I particularly liked the Tania Hershman test of a good story: it has to have an impact; you need to feel like you've ben hit. Maybe not quite left black and blue, but you want to feel like you've gone through something and it stays with you. Again, for me the evening had the same outcome.

Bidisha read an extract of her short story, 'Dust', published in the anthology Too Asian, Not Asian Enough and Tania read 'Her Dirt' from her collection, my mother was an upright piano.

Not sure if there was a deliberate theme there ladies?  But the theme for the short story competition was 'RITUAL'.

Sue Lawther, Director of Spread the Word, arrived late to the event, with a very fine excuse. She'd been at the decision-making discussion selecting the winner of the inaugural Young Poet Laureate, to be announced by Carol Ann Duffy in the Houses of Parliament on National Poetry Day next week. And no, she didn't give anything away. But she arrived to present the winning prize to the very talented and exciting Clare Fisher.

Clare is working on a collection, 'The City in my Head' and the extract of her winning story that we heard was a powerful example of the judges' earlier comments about when it works: the voice is strong and confident from the opening word, and though we didn't get to hear all of it I'm sure that it has the Tania Hershman seal of success.

AND

We'll all be able to buy the anthology of the shortlisted stories when Spread The Word launches their publishing venture. ON SHELVES FOR CHRISTMAS - beautiful print and online editions. (nb. I have no investment in this venture, I just feel strongly about this organisation that does so much for new and emerging writers).
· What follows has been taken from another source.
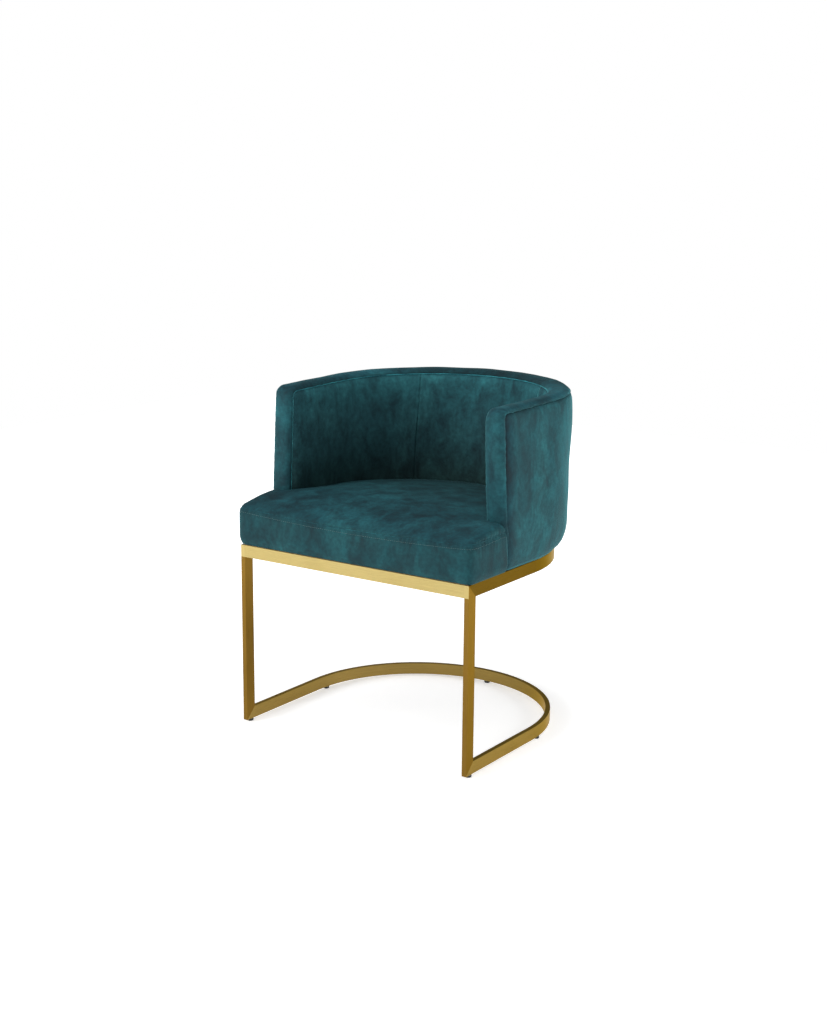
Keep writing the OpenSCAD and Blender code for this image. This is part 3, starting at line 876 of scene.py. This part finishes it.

So I met a poet, a playwright, a short story award winner who it turns out I'd seen at several Word Factory events, and thought the sign of a great night was having to be ushered out so that the bookshop could actually close!

Thanks Spread the Word and Foyles for a great night, and congratulations to those who entered and were shortlisted in the competition. It's one for others to look out for next year - dates and details apparently to be released soon.